Logan Sheppard’s family made sure he was taken care of when they went into another room to smoke marijuana on the night of July 19, authorities said.
They gave the little boy some ice cream and put a 15-year-old relative in charge of baby-sitting while they were in the other room. And most importantly, Logan’s uncle made sure his two pit bulls were in their pen in the home’s fenced yard.
But nobody realized that the 4-year-old had wandered outside, authorities said. And the family didn’t know that the dogs had escaped their pen.
Logan’s death was a tragic accident, the State Attorney’s Office said Tuesday, announcing that no charges will be filed against Logan’s family, which has been left to pick up the pieces after the little boy was fatally mauled by the two dogs.

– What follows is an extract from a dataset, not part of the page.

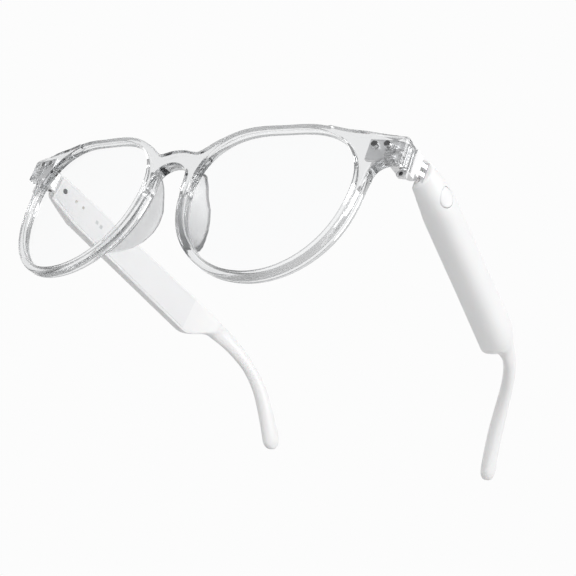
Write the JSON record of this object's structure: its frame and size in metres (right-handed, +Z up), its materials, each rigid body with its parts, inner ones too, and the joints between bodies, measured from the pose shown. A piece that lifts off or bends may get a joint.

“We’re taking it hour by hour,” said Michael Sheppard, Logan’s dad.
Sheppard said he was at work at the time of his son’s death. Sheppard had known for a few days that police weren’t going to charge Logan’s mother with a crime, but he didn’t know until a reporter told him Tuesday morning that no charges would be filed against Logan’s aunt and uncle, Delores and Billy Fredericks Sr., who owned the two dogs.
Sheppard declined to comment on the lack of charges, saying his lawyer had instructed him not to discuss the incident.
In a memo to the Hillsborough County Sheriff’s Office, State Attorney Mark Ober said there is no evidence that the family members criminally neglected the little boy and that prosecutors will not be pursuing child neglect or manslaughter charges.
Ober said a charge of culpable negligence would require proof that the caregiver knowingly did something that would cause death or great bodily harm to the child.
“The evidence does not indicate that anyone responsible for caring for the child neglected the child knowingly, intentionally and purposely,” Ober wrote. “Instead, the evidence indicates that the death of the child was a tragic event brought on by a mistaken belief that the dogs had been secured in a pen in the yard.”
The adults admitted they were smoking marijuana in another room at the time the dogs attacked, but because no drugs were recovered from the house, prosecutors aren’t pursuing marijuana possession charges, Ober continued.
“While the decisions and actions of the caregivers can certainly be questioned, those acts or omissions do not prove culpable negligence beyond a reasonable doubt,” he wrote.
“It’s tragic,” said State Attorney’s office spokesman Mark Cox. “It’s terribly tragic.”
The night of the attack, Logan and his mother, Stephanie Groulx, had walked about a half-mile from their home to her sister and brother-in-law’s house on Rhodine Road, deputies said. Once inside, the adults went into another room, leaving Logan in the care of a 15-year-old.
The little boy somehow made his way out into the yard, where the dogs attacked, police said. The family said they didn’t know how the dogs got out of their pens.
The family rushed out of the house when they heard Logan screaming, authorities said. The boy’s screams also attracted the attention of Hillsborough deputies who were conducting a traffic stop nearby.
They found the dogs standing over the boy’s body. Logan died at the scene.
The Fredericks voluntarily surrendered the two grown, female dogs to Hillsborough County Animal Services, and they were euthanized the day after attack, spokeswoman Marti Ryan said. The dogs had no prior history of aggression.
From his front yard Tuesday morning, Sheppard, who has three pit bulls of his own, said his son loved mud-bogging and looking at big trucks and machines. Logan never wanted help with anything, his father said. He wanted to do everything on his own.
“He touched a lot of hearts,” Sheppard said.